Modern Catholics or others accustomed to formal hierarchical structures, on the other hand, need to appreciate that there is no central administrative authority for ancient Greek paganism. There are no popes, bishops, ayatollahs, or other single people to whom one can ascribe special authority and who can “lay down the law” or resolve competing narratives or moral restrictions.
Tradition, authority, and belief
What remains is a welter of stories, preserved with greater or lesser fidelity in various sources, sometimes consciously manipulated by their authors, and fundamentally and enduringly inconsistent. The inconsistency means that believers need either to choose among variants or else to consider them all as reasonable contenders that convey some kind of imperfect truth in their narratives, despite surface inconsistencies. Those who hold that the Bible is wholly consistent may find this a bit jarring. Certainly it is a very different approach to religious revelation. The topic has not been ignored: Paul Veyne wrote Did the Greeks Believe in Their Myths?: An Essay on the Constitutive Imagination in 1983; his answer is itself intriguing, but does not come down to a simple yes or no.
These stories are related, moreover, in a number of forms, all having a certain kind of authority. Perhaps the chief among them are the writings of the poets. Those who are most constantly in Socrates’ (and hence Plato’s) range of reference are the epic poets — Homer and the others (there were many, whose work is now lost) of that tradition, as well as the lyric poets of the sixth century B.C., and the tragedians of the fifth, all of whom convey, for their own purposes and in their own ways, material that we could consider mythological — and hence, to those who believe them, religious. It is worth noting here that while Socrates falls back on the narratives of the poets and even quotes a couplet from one of them (a source now otherwise lost), there is in the larger Platonic tradition a deep skepticism about their reliability. In the Republic, Socrates goes so far as to propose banning the poets from his larger culture, since they are purveyors of lies and pernicioius untruths about the gods. How to weigh these contending questions is a matter of some subtlety.
In addition to the tradition embodied in the writings of the poets, there is also an ongoing source of revelation in oracles attached to various temples and shrines. Chief among them was the oracle of Apollo at Delphi. Both poems and historical sources are full of stories about people who have consulted the oracle at Delphi: especially in the histories, we read about people who have consulted oracles and acted on their replies, most often with disastrous results. Virtually never is the assumption that the oracle has actually erred: normally the explanation is that they have been misinterpreted. With sufficient rationalization, the pronouncements of the oracles can usually be saved somehow. As he relates in his Apology, Socrates himself wrestles with the Delphic verdict that he is the wisest of all the Hellenes. He explains the whole by saying that it’s not that he knows so much, but that he knows the one thing that the others don’t — namely, that he knows nothing. It’s a bit of a sleight-of-hand exercise, but it has its place in the dialogue.

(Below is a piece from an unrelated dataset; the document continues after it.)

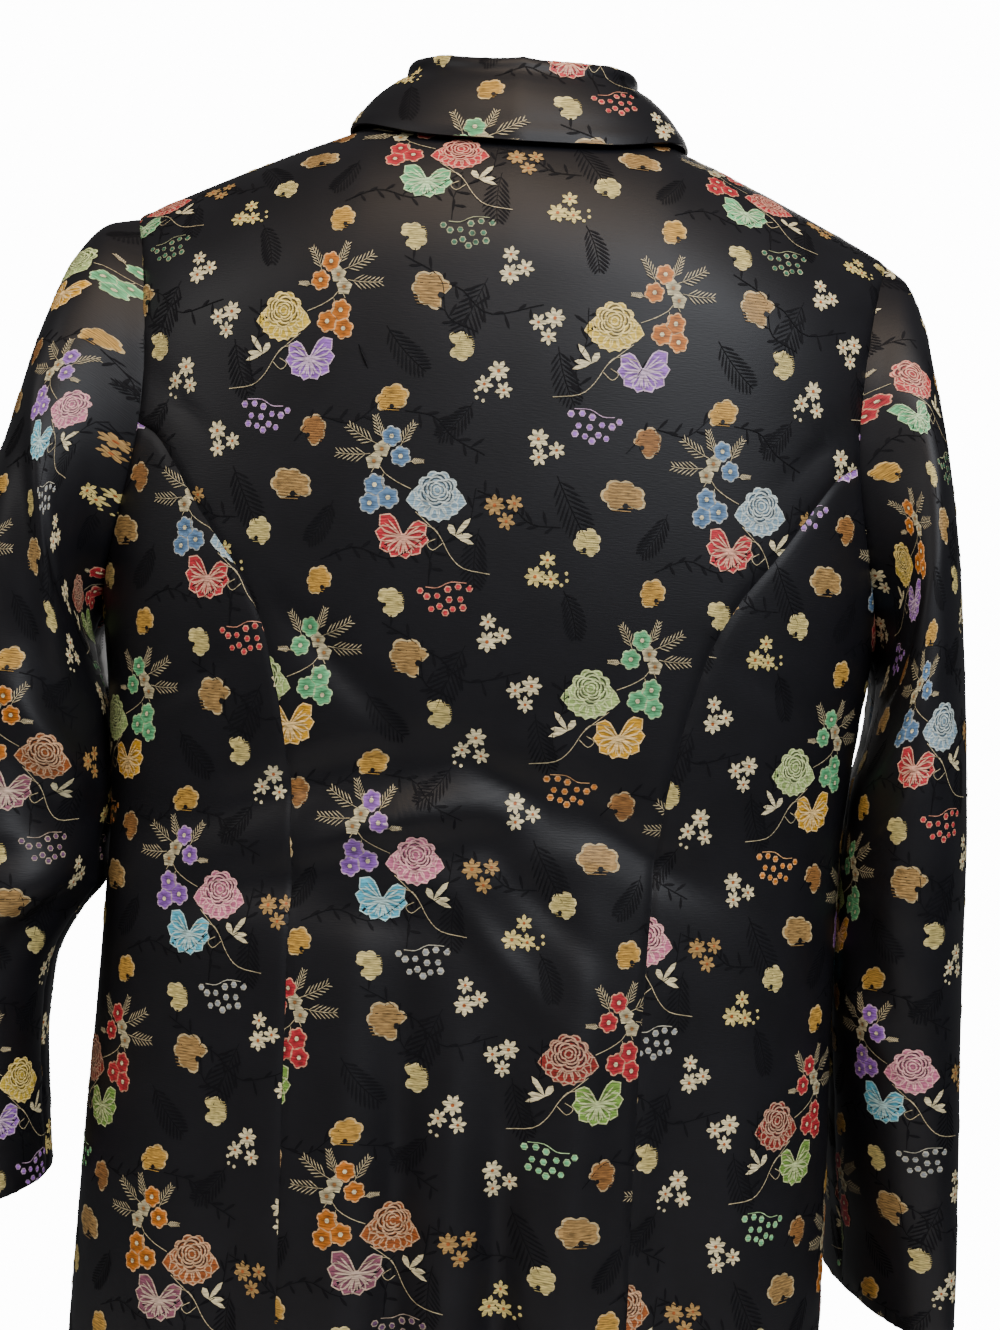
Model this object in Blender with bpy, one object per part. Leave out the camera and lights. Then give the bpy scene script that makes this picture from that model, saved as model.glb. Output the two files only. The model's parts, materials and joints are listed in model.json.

The ancient tradition does not afford a great deal of room for personal revelation or exploration of belief, and it is in this regard that Socrates differs (at least on the Platonic account) most significantly from his contemporaries. As he explains also in the Apology, he has all his life been attended by what he calls a daimon or daimonion — a term that gives us our modern demon, but in its time was not so biased: it is roughly translatable as “spirit”. This spirit intervenes, he claims, when he is about to do something wrong and so prevents him from doing it. Whether this is an actual voice that he perceives in some auditory or hallucinatory sense, or whether he’s merely personifying his conscience, is hard to say. It is well-known enought that in talking to him, Euthyphro makes some reference to it in this dialogue (3b5).
Weighing tradition, hierarchical authority, personal revelation, and reason is of course part of the spiritual landscape in any religion, be it ancient Greek paganism or contemporary Christianity. Different believers will inevitably come to different conclusions about what the proper balance of these things should be. Modern Christians meet some of the same questions in balancing the Law and the Gospel, to use a traditionally Lutheran formulation.
If you’re reading along in Greek, cover 11e7-13c9.